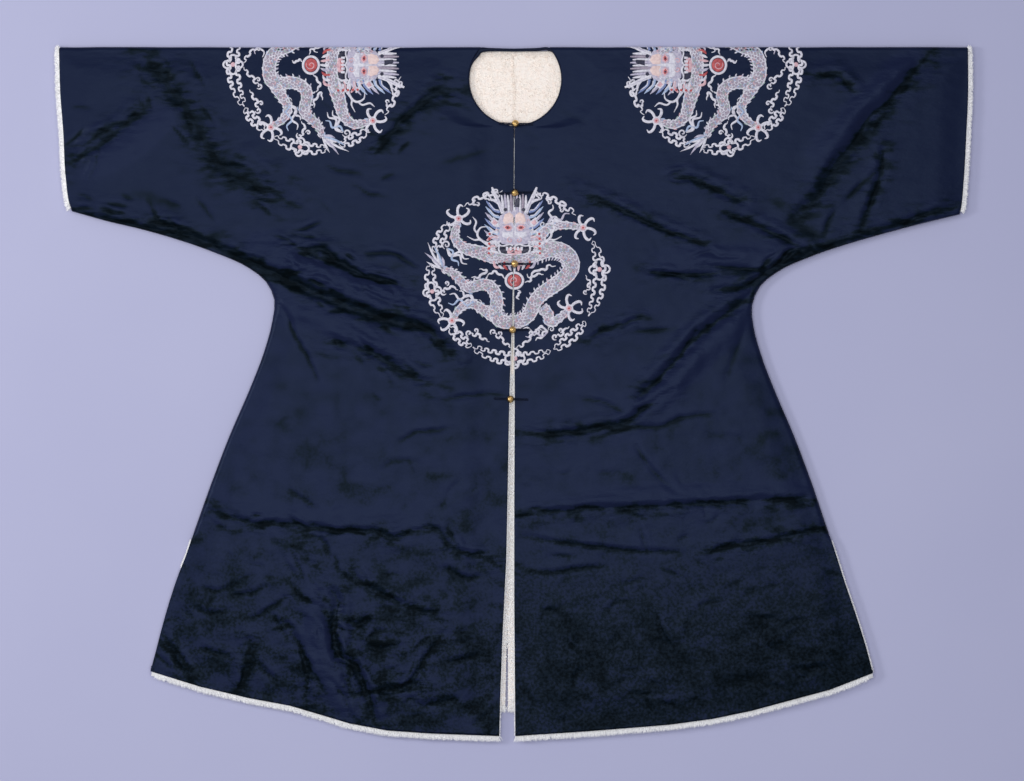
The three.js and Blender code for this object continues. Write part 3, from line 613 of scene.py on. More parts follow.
SATIN = satin_look("satin", (.0042, .0075, .026), (.0016, .0048, .0092), (.0005, .0018, .0022),
                   (.0068, .0105, .036))
ROLLED = satin_look("rolled_satin", (.005, .007, .019), (.003, .005, .013), (.002, .004, .009),
                    (.008, .011, .028))
FUR = fur_look("white_fleece", (1, 1, .995), (.96, .955, .95))
CREAM = fur_look("cream_fleece", (1, .93, .85), (1, .89, .80))
GILT = gilt_look()
THREADS = {
    "white": ((.81, .80, .87), (.58, .56, .66)),
    "lavender": ((.60, .56, .68), (.38, .36, .50)),
    "pink": ((.80, .52, .56), (.56, .32, .38)),
    "red": ((.58, .10, .10), (.34, .05, .06)),
    "blue": ((.26, .33, .58), (.14, .19, .40)),
    "sky": ((.48, .58, .78), (.30, .40, .60)),
    "green": ((.42, .54, .50), (.26, .36, .34)),
    "body": ((.42, .36, .44), (.28, .24, .32)),
    "flesh": ((.90, .70, .66), (.74, .54, .52)),
    "dark": ((.02, .022, .06), (.01, .012, .03)),
}
PALETTE = [thread_look("thread_" + name, *colors) for name, colors in THREADS.items()]
WHITE, LAVENDER, PINK, RED, BLUE, SKY, GREEN, BODY, FLESH, DARK = range(len(PALETTE))


# ---- Satin ----------------------------------------------------------------------------------------------
# How the cloth turns in at the centre line and at an open or a sewn outer edge: how far in from the edge each
# point lies, and how far it has dropped.
IN_INSET = np.array([3, .6, 0, .1, .5, 1.2, 2.5])
IN_DROP = np.array([-1.5, -1.45, -.85, -.45, -.15, 0, 0])
OPEN_INSET = np.array([6, 3.5, 2, 1.2, .6, .2, 0, .5, 3])
OPEN_DROP = np.array([0, 0, 0, -.05, -.2, -.45, -.8, -1.45, -1.5])
TURN = np.radians([90, 75, 60, 45, 32, 20, 10, 4, 0])
SEAM_INSET = 9 * (1 - np.cos(TURN))
COLUMNS = 170
UNTURNED = np.zeros(len(IN_DROP) + COLUMNS - 2)
EDGE_DROP = np.r_[IN_DROP, np.zeros(COLUMNS - 2), OPEN_DROP]


def rib_grid(x0, d0, x1, d1, closed):
    """Shares of the way across for each line, with the points of the turned edges at both ends."""
    length = np.hypot(x1 - x0, d1 - d0)[:, None]
    last = mix(OPEN_INSET[None], SEAM_INSET[None], closed[:, None])
    first = IN_INSET[None] / length
    inner = mix(first[:, -1:], 1 - last[:, :1] / length, np.linspace(0, 1, COLUMNS)[None, 1:-1])
    return np.hstack([first, inner, 1 - last / length]), length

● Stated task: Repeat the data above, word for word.

● Response for this exercise:
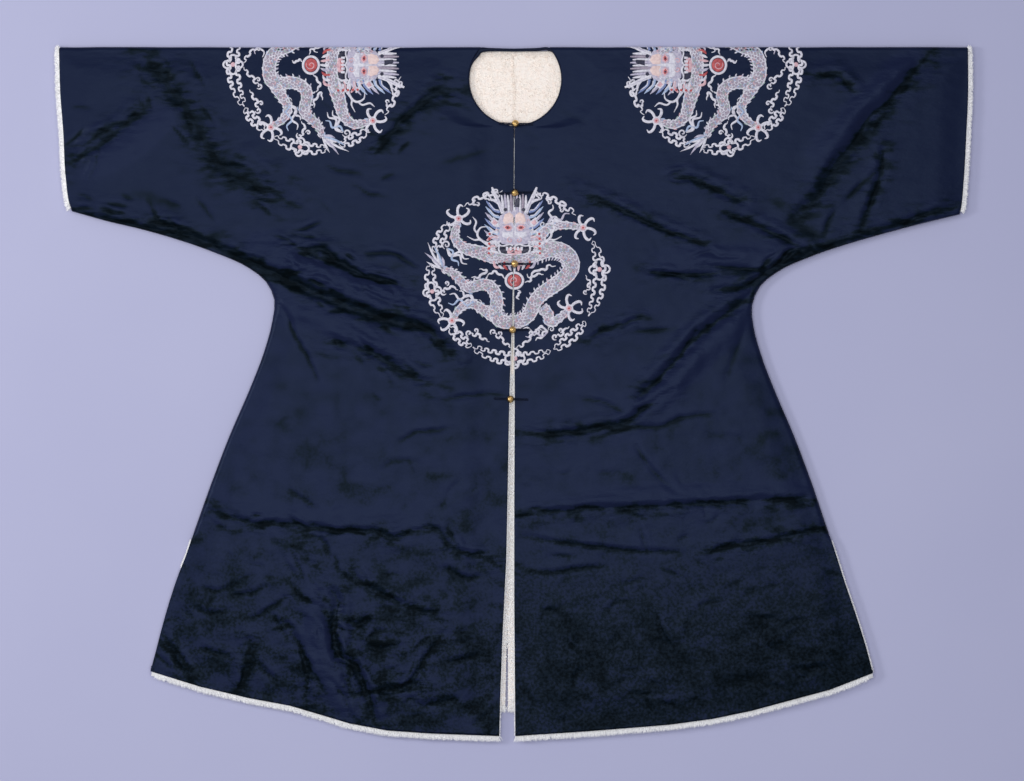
The three.js and Blender code for this object continues. Write part 3, from line 613 of scene.py on. More parts follow.
SATIN = satin_look("satin", (.0042, .0075, .026), (.0016, .0048, .0092), (.0005, .0018, .0022),
                   (.0068, .0105, .036))
ROLLED = satin_look("rolled_satin", (.005, .007, .019), (.003, .005, .013), (.002, .004, .009),
                    (.008, .011, .028))
FUR = fur_look("white_fleece", (1, 1, .995), (.96, .955, .95))
CREAM = fur_look("cream_fleece", (1, .93, .85), (1, .89, .80))
GILT = gilt_look()
THREADS = {
    "white": ((.81, .80, .87), (.58, .56, .66)),
    "lavender": ((.60, .56, .68), (.38, .36, .50)),
    "pink": ((.80, .52, .56), (.56, .32, .38)),
    "red": ((.58, .10, .10), (.34, .05, .06)),
    "blue": ((.26, .33, .58), (.14, .19, .40)),
    "sky": ((.48, .58, .78), (.30, .40, .60)),
    "green": ((.42, .54, .50), (.26, .36, .34)),
    "body": ((.42, .36, .44), (.28, .24, .32)),
    "flesh": ((.90, .70, .66), (.74, .54, .52)),
    "dark": ((.02, .022, .06), (.01, .012, .03)),
}
PALETTE = [thread_look("thread_" + name, *colors) for name, colors in THREADS.items()]
WHITE, LAVENDER, PINK, RED, BLUE, SKY, GREEN, BODY, FLESH, DARK = range(len(PALETTE))


# ---- Satin ----------------------------------------------------------------------------------------------
# How the cloth turns in at the centre line and at an open or a sewn outer edge: how far in from the edge each
# point lies, and how far it has dropped.
IN_INSET = np.array([3, .6, 0, .1, .5, 1.2, 2.5])
IN_DROP = np.array([-1.5, -1.45, -.85, -.45, -.15, 0, 0])
OPEN_INSET = np.array([6, 3.5, 2, 1.2, .6, .2, 0, .5, 3])
OPEN_DROP = np.array([0, 0, 0, -.05, -.2, -.45, -.8, -1.45, -1.5])
TURN = np.radians([90, 75, 60, 45, 32, 20, 10, 4, 0])
SEAM_INSET = 9 * (1 - np.cos(TURN))
COLUMNS = 170
UNTURNED = np.zeros(len(IN_DROP) + COLUMNS - 2)
EDGE_DROP = np.r_[IN_DROP, np.zeros(COLUMNS - 2), OPEN_DROP]


def rib_grid(x0, d0, x1, d1, closed):
    """Shares of the way across for each line, with the points of the turned edges at both ends."""
    length = np.hypot(x1 - x0, d1 - d0)[:, None]
    last = mix(OPEN_INSET[None], SEAM_INSET[None], closed[:, None])
    first = IN_INSET[None] / length
    inner = mix(first[:, -1:], 1 - last[:, :1] / length, np.linspace(0, 1, COLUMNS)[None, 1:-1])
    return np.hstack([first, inner, 1 - last / length]), length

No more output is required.